Plusieurs fois dans l’année, les laboratoires pharmaceutiques interviennent en présentation devant la communauté financière et scientifique, en abordant les faits marquants observés, en projetant leurs prévisions stratégiques et résultats financiers. Leurs valeurs s’articulent autour de la SANTE, la RECHERCHE, la TECHNOLOGIE et la dimension HUMAINE. Les axes retenus en présentation varient selon les entreprises :
1.Axe bien-être :
Le message institutionnel de Bayer et Novartis est fort, il est présenté avec une expression de modernité et d’innovation par Bayer, de sérénité et de confort par Novartis et Abbott
2.Axe scientifique
Une stratégie illustrée de deux manières, Sanofi-aventis apporte visuellement une dimension innovante qui correspond bien à sa réalité ; en revanche, si le laboratoire Amgen a choisi le même axe, il le communique avec beaucoup moins d’impact et de personnalisation.
3.Axe graphique : une expression neutre, mais professionnelle
GSK a pris résolument le parti pris de la modernité, avec cohérence et originalité. En droite ligne de son identité visuelle, elle exploite une forme élancée et dynamique ; Pfizer impose une image très rigoureuse.

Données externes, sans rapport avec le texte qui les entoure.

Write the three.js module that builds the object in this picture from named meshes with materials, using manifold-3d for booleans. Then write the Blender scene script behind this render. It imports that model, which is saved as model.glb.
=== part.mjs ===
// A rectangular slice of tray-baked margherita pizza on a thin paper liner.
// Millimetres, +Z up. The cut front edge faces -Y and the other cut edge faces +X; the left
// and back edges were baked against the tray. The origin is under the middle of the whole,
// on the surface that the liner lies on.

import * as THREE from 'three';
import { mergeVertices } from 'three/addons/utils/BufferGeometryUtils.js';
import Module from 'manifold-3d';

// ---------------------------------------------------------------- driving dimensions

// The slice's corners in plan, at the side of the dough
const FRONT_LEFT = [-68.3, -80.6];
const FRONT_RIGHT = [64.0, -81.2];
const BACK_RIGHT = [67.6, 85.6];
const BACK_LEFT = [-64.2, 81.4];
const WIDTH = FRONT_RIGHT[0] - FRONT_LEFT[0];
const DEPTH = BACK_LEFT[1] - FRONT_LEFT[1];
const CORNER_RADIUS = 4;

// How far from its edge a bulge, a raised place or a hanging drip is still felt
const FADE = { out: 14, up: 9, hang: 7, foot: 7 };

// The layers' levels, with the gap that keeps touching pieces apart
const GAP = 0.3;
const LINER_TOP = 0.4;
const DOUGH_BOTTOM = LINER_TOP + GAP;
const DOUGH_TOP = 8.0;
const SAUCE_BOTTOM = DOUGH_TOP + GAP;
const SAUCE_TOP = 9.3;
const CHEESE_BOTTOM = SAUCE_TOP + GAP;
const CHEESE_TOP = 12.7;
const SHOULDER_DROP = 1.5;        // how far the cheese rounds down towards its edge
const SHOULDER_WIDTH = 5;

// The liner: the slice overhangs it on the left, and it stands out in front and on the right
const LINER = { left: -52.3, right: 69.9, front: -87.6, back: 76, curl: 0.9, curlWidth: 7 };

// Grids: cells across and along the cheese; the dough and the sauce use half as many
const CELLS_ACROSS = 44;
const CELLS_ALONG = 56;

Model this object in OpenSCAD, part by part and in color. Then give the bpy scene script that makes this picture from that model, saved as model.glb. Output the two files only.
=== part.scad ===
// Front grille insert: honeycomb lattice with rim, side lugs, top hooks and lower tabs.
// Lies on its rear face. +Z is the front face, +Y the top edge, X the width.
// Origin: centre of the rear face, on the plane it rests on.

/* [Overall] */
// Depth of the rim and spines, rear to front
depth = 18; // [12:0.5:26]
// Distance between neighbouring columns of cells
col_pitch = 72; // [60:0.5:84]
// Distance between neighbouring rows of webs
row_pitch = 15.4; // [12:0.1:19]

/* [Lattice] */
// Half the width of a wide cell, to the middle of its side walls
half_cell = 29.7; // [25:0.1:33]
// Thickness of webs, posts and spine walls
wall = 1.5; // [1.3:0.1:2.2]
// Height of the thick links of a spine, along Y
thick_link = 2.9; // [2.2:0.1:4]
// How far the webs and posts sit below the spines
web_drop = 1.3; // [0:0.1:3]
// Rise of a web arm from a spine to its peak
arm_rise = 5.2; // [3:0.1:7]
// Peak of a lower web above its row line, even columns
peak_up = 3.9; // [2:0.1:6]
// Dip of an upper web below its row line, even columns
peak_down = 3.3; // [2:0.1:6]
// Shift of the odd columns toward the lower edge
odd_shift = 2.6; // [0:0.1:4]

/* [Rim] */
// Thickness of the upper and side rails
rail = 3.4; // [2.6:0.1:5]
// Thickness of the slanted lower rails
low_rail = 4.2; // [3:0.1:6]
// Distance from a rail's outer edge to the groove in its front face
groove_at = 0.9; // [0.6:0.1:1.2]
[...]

4.Axe graphique : une expression neutre, mais peu symbolique
Le positionnement de Roche et Astrazeneca ne laisse à peu près rien transparaître des valeurs de l’entreprise à travers sa charte de présentation. L’excès de sobriété n’est pas toujours éclairant. On est en droit de se poser la question : mais qu’ont-ils voulu dire ?
3.La mise en forme du contenu manque souvent de consistance
Les présentations font entre 25 et 80 pages en fonction des évènements, il est par conséquent essentiel d’observer comment la déclinaison s’opère au fil de la présentation et si, en final, le public reçoit le message avec clarté et enthousiasme. Encore souvent, le visuel qui introduit la présentation est flatteur (c’est un masque imposé en interne), mais dès que les orateurs défilent les pages de contenus, alors ce qui est montré, n’est plus à la hauteur de ce qui est dit.
En conclusion :
les acteurs de ce secteur , dont les 15 premiers mondiaux ont un CA dépassant tous les 11 milliards USD ; ils évoluent sur des marchés très profitables, où la recherche représente un investissement essentiel de la stratégie, ce que leur communication ne dit pas souvent eu égard à cette analyse.
Les quatre premiers mondiaux jouent dans la même division, en préemptant des territoires assez maîtrisés. Parmi eux, les challengers se remarquent par leur capacité d’innovation (Sanofi-aventis, GSK), le leader ayant un positionnement plus classique. Bayer s’invite dans le TOP 5, en adoptant une charte graphique moderne et symbolique, qui assoit une certaine légitimité.
Les autres entreprises n’ont malheureusement pas fait de ces présentations des priorités dans leur schéma directeur de communication, laissant le public dubitatif quant à leur capacité à transmettre leurs messages avec force, cohérence et conviction.